Proposals, Arguments and Justification

Olivier Godard

This chapter combines two intellectual approaches. The first questions how the considerations of justice can enter the models of thinking about international coordination. To this end, it considers three models of international coordination: forming an epistemic community, seeking an interest-based and mutually beneficial agreement and referring to an imaginary institution of humankind as a single political community. The second approach follows the reverse path: how do theories of justice consider issues of international coordination? This exercise underlines the variety of links. The model of the epistemic community primarily solicits an ethic of virtue and commutative justice, avoiding any focus on the comparison of respective policies. On the contrary, with the interest-based model, it is intrinsic for each state to look at what others are doing. The spirit of comparison excites feelings of distributive injustice and leads to various demands for compensation for presumed injustices attached to the situation of reference.

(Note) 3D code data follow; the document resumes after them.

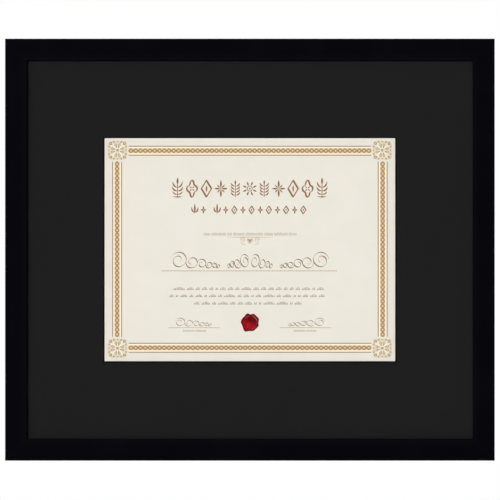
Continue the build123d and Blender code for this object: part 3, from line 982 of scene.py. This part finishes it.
# Where a scroll starts and ends beside the middle, its line, height, falloff, count and pen
OUTER_SCROLL = (74.5, 27.0, -17.1, 14.6, 0.74, 6, PEN)
INNER_SCROLL = (0.3, 22.0, -17.1, 0.85 * 14.6, 0.7, 4, PEN)
SMALL_SCROLL = (70.7, 35.5, -71.8, 7.4, 0.8, 6, FINE_PEN)
DOTTED_HEIGHT, DOTTED_REACH, DOTTED_PITCH = -19.9, 82.5, 1.25
DOT_HALF, DOT_WIDTH = 0.48, 1.05
RULE_HEIGHT, RULE_SPAN, RULE_WIDTH = -73.3, (28.1, 76.5), 0.44
LOOP_LINES = ((-37.7, -72.2, 70.4), (-44.4, -75.9, 74.1), (-51.4, -52.9, 50.7))  # height, start and end
LOOP_PITCH, LOOP_GAP = 1.35, 1.7
LOOP_RISE, LOOP_SWELL = 1.1, 1.5  # a loop's least height, and what the middle ones of a run add
LOOP_SWING, LOOP_SLANT, LOOP_STEPS = 0.27, 0.3, 10
LOOP_PEN = (0.19, 0.42)
# A line of ticks: its foot, head, pitch and width, and how many stand together
SMALL_SPAN, SMALL_TICKS = (-43.1, 44.1), (13.3, 16.2, 0.92, 0.3, (7, 15, 5, 12, 18, 9, 14))
CAPTION_SPANS, CAPTION_TICKS = ((-62.7, -41.2), (41.4, 62.9)), (-77.1, -75.1, 0.8, 0.26, (14,))


def pen_loops(start, end, line, rises):
    """Joined loops along a line: the pen runs on steadily and swings back once a loop, while it rises
    from the line and falls by (1 - cos) / 2 of that loop's height, and leans by its slant."""
    turn = np.linspace(0, len(rises), len(rises) * LOOP_STEPS + 1)
    lift = np.append(np.repeat(rises, LOOP_STEPS), rises[-1]) * (1 - np.cos(2 * np.pi * turn)) / 2
    pitch = (end - start) / len(rises)
    run = start + pitch * (turn + LOOP_SWING * np.sin(2 * np.pi * turn)) + LOOP_SLANT * lift
    return np.stack([run, line + lift], axis=1)


def running_scroll(ink, start, end, line, height, falloff, count, pen):
    """Half circles side by side from start to end, over and under by turns, each smaller than the last
    by the falloff. At its far end each winds on inwards as a spiral, and the next sets out from there.
    As their sizes fall evenly, a level slope sets all their feet on the line."""
    radii = height / 2 * falloff ** np.arange(count)
    joints = np.concatenate([[0], np.cumsum(2 * radii)])
    middles = (joints[:-1] + joints[1:]) / 2
    slope = (radii[1] - radii[0]) / (middles[1] - middles[0])
    way = np.sign(end - start)
    squeeze = (end - start) / joints[-1]

    def settled(run, up):
        rest = radii[0] + slope * (run - middles[0]) + up
        return np.stack([start + run * squeeze + way * PEN_LEAN * (rest - height / 2), line + rest], axis=-1)

    half_turn, inward = np.linspace(np.pi, 0, ARCH_POINTS), np.linspace(0, 1, SPIRAL_POINTS)
    stem = []
    for number, (middle, radius) in enumerate(zip(middles, radii)):
        side = 1 if number % 2 == 0 else -1
        stem.append(settled(middle + radius * np.cos(half_turn), side * radius * np.sin(half_turn)))
        turn = -2 * np.pi * inward * (FIRST_SPIRAL_TURNS if number == 0 else SPIRAL_TURNS)
        reach = radius * (1 - SPIRAL_DEPTH * inward**SPIRAL_EASE)
        wound = settled(middle + reach * np.cos(turn), side * reach * np.sin(turn))
        ink.strip(wound, nib(wound, *pen) * np.clip(2.2 * (1 - inward), 0.35, 1))
    stem = np.concatenate([stem[0]] + [arch[1:] for arch in stem[1:]])
    from_tip = np.minimum(np.arange(len(stem)), np.arange(len(stem))[::-1])
    ink.strip(stem, nib(stem, *pen) * np.clip(from_tip / 10, 0.3, 1))


def ticks(ink, rng, start, end, foot, head, pitch, width, groups):
    """A line of fine upright ticks, in groups of uneven length with a tick left out between them."""
    places = np.arange(start, end, pitch)
    gaps = np.cumsum(np.concatenate([groups, [len(places)]]) + 1) - 1
    shown = places[~np.isin(np.arange(len(places)), gaps)]
    feet = np.stack([shown, np.full_like(shown, foot)], axis=1)
    heads = np.stack([shown + 0.1, head - rng.random(len(shown)) * 0.25 * (head - foot)], axis=1)
    ink.strip(np.stack([feet, heads], axis=1), width)


def make_writing():
    """Pen scrolls over a dotted rule, three lines of pen loops, and below them two small scrolls, each
    over its rule and a row of ticks."""
    rng = np.random.default_rng(14)
    small = Ink()
    ticks(small, rng, *SMALL_SPAN, *SMALL_TICKS)
    small.lay("small_line_ticks", "small_line_ink", 150, 130, 100)

    scrolls, small_scrolls, rules = Ink(), Ink(), Ink()
    kinds = ((scrolls, OUTER_SCROLL), (scrolls, INNER_SCROLL), (small_scrolls, SMALL_SCROLL))
    for way in (-1, 1):
        for ink, (start, end, *shape) in kinds:
            running_scroll(ink, way * start, way * end, *shape)
        rules.strip([(way * x, RULE_HEIGHT) for x in RULE_SPAN], RULE_WIDTH)
    scrolls.lay("pen_scrolls", "pen_scroll_ink", 124, 72, 24)
    small_scrolls.lay("small_pen_scrolls", "small_scroll_ink", 130, 92, 50)

    dots = np.arange(-DOTTED_REACH, DOTTED_REACH, DOTTED_PITCH)
    across = np.linspace(-1, 1, 5)
    path = np.stack([DOT_HALF * across, np.zeros(5)], axis=1)
    spots = np.stack([dots, np.full_like(dots, DOTTED_HEIGHT)], axis=1)
    rules.strip(path + spots[:, None], DOT_WIDTH * np.sqrt(1.02 - across**2))
    rules.lay("dotted_and_plain_rules", "rule_ink", 184, 160, 128)

    loops = Ink()
    for line, start, end in LOOP_LINES:
        while (room := int((end - start) / LOOP_PITCH)) > 1:
            count = min(int(rng.integers(2, 9)), room)
            stop = start + LOOP_PITCH * count
            rises = LOOP_RISE + LOOP_SWELL * np.sin(np.pi * (np.arange(count) + 0.5) / count) ** 2
            path = pen_loops(start, stop, line, rises)
            loops.strip(path, nib(path, *LOOP_PEN))
            start = stop + LOOP_GAP
    loops.lay("lines_of_loops", "loop_ink", 132, 98, 50)

    captions = Ink()
    for span in CAPTION_SPANS:
        ticks(captions, rng, *span, *CAPTION_TICKS)
    captions.lay("caption_ticks", "caption_ink", 142, 112, 72)


# Floor, light and camera

FLOOR_DROP = 0.15  # below the frame's foot
FLOOR_RADIUS = 7.0
FLOOR_RINGS, FLOOR_SPOKES = 24, 64
FLOOR_NEAR, FLOOR_FAR = 0.5, 1.3  # where the floor starts to fade to white, and where it is white
FLOOR_GLOW = 0.45  # the share of white in the floor near the frame
AMBIENT = 0.126
LAMP_DISTANCE = 9.0
PICTURE_WIDTH = 0.4693  # what the picture spans at the frame's front
LENS, SENSOR = 500.0, 36.0
SHIFT_RIGHT, SHIFT_UP = 0.1 * MM, -0.3 * MM  # where the picture's middle lies on the frame


def seen_directly(shading):
    """1 for the rays that show the surroundings by themselves: camera, glossy and transmission rays."""
    path = shading.add("LightPath").outputs
    direct = shading.math("MAXIMUM", path["Is Camera Ray"], path["Is Glossy Ray"])
    return shading.math("MAXIMUM", direct, path["Is Transmission Ray"])


def make_floor():
    """A round floor below the frame, on a grid of rings. Near the frame it is a pale surface that keeps
    the shadow, and further out it fades into the white of the surroundings. From below it is clear."""
    pale = Finish("studio_floor")
    x, y, _ = pale.parts(pale.place)
    speckle = pale.noise(pale.place, 60.0, 2.0)
    colour = pale.mix(speckle, (236, 236, 234), (240, 240, 238))
    matte = pale.add("BsdfDiffuse", {"Color": colour})
    white = pale.add("Emission", {"Color": WHITE, "Strength": 1.0})
    fade = pale.rise(pale.length(X=x, Y=y), FLOOR_NEAR, FLOOR_FAR, FLOOR_GLOW, 1.0)
    share = pale.times(seen_directly(pale), fade)
    above = pale.add("MixShader", {0: share, 1: matte, 2: white})
    clear = pale.add("BsdfTransparent")
    below = pale.add("NewGeometry").outputs["Backfacing"]
    both = pale.add("MixShader", {0: below, 1: above, 2: clear})
    radii = FLOOR_RADIUS * (np.arange(1, FLOOR_RINGS + 1) / FLOOR_RINGS) ** 2
    angles = np.arange(FLOOR_SPOKES) * 2 * np.pi / FLOOR_SPOKES
    flat = np.concatenate([on_circle(angles, radii[:, None]).reshape(-1, 2), [(0, 0)]])
    points = np.insert(flat, 2, RAIL_LOW[2] - FLOOR_DROP, axis=1)
    faces = round_faces(FLOOR_RINGS, FLOOR_SPOKES)
    add_mesh("floor", points, faces, pale.surface(both))


def make_surroundings():
    """White where it is seen directly or in gloss, and a plain grey level for what it lights."""
    world = bpy.data.worlds.new("surroundings")
    world.use_nodes = True
    bpy.context.scene.world = world
    sky = Shading(world.node_tree)
    sky.tree.nodes.clear()
    level = sky.rise(seen_directly(sky), 0.0, 1.0, AMBIENT, 1.0)
    background = sky.add("Background", {"Color": WHITE, "Strength": level})
    sky.add("OutputWorld", {"Surface": background})


def add_lamp(name, right, up, half_right, half_up, level):
    """A soft rectangular lamp that faces the frame's middle from so many degrees to the right of the
    front and up, and spans so many degrees to each side. A white surface square to it shows level."""
    azimuth, elevation = np.radians(right), np.radians(up)
    out = np.cos(elevation)
    toward = Vector((np.sin(azimuth) * out, -np.cos(azimuth) * out, np.sin(elevation)))
    lamp = bpy.data.lights.new(name, "AREA")
    lamp.shape = "RECTANGLE"
    lamp.size = 2 * LAMP_DISTANCE * np.tan(np.radians(half_right))
    lamp.size_y = 2 * LAMP_DISTANCE * np.tan(np.radians(half_up))
    lamp.energy = level * (np.pi * LAMP_DISTANCE) ** 2
    holder = show(name, lamp)
    holder.location = Vector((MIDDLE_X, FRAME_FRONT, MIDDLE_Z)) + toward * LAMP_DISTANCE
    holder.rotation_euler = (-toward).to_track_quat("-Z", "Y").to_euler()
    holder.visible_camera = False


def make_light_and_camera():
    """A key lamp from the upper left, so that the lip shades the mat there, a lamp behind the frame and
    to its side, a weak one overhead, and a long lens square to the frame."""
    add_lamp("key_lamp", right=-14, up=7, half_right=9.5, half_up=8.5, level=0.72)
    add_lamp("rear_lamp", right=140, up=18, half_right=13, half_up=13, level=0.95)
    add_lamp("top_lamp", right=0, up=90, half_right=12, half_up=12, level=0.05)
    camera = bpy.data.cameras.new("camera")
    camera.lens, camera.sensor_width = LENS, SENSOR
    holder = show("camera", camera)
    distance = PICTURE_WIDTH * LENS / SENSOR
    holder.location = (MIDDLE_X + SHIFT_RIGHT, FRAME_FRONT - distance, MIDDLE_Z + SHIFT_UP)
    holder.rotation_euler = (np.pi / 2, 0, 0)
    bpy.context.scene.camera = holder
    bpy.context.scene.view_settings.view_transform = "Standard"


dress_frame()
make_wax_seal()
make_border()
make_corners()
make_headings()
make_fan()
make_writing()
make_floor()
make_surroundings()
make_light_and_camera()
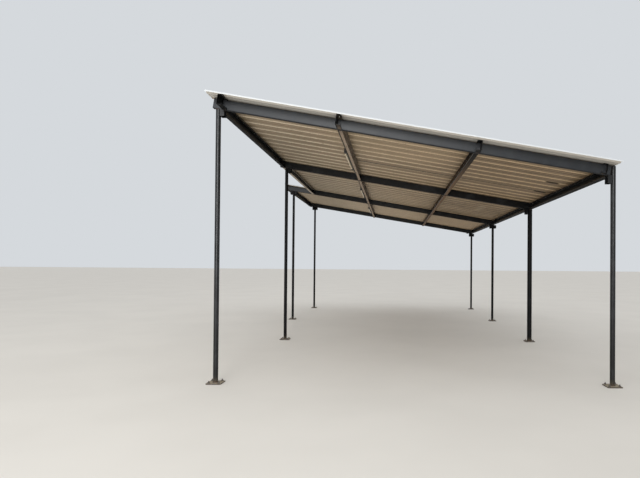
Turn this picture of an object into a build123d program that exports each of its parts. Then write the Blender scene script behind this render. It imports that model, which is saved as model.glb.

Theories attached to nation state sovereignty reject strong conceptions of distributive justice in international relations, but recognize the general obligation to respect the sovereignty of other states, and admit obligations to assist states facing difficulties in developing a strong internal order responding to the demands of justice or to cover the basic needs of their people (the Rawlsian ‘Law of Peoples’). Risse’s pluralist internationalism, and above all the new radical cosmopolitanism, go much further by putting forward international obligations to meet the natural rights of everyone in the world and to respond to redistributive demands in the name of equality of all ‘citizens of the world’. Eventually, we have to face a choice between universal, egalitarian, individualistic moralism and a political concern for equality of respect between sovereign states.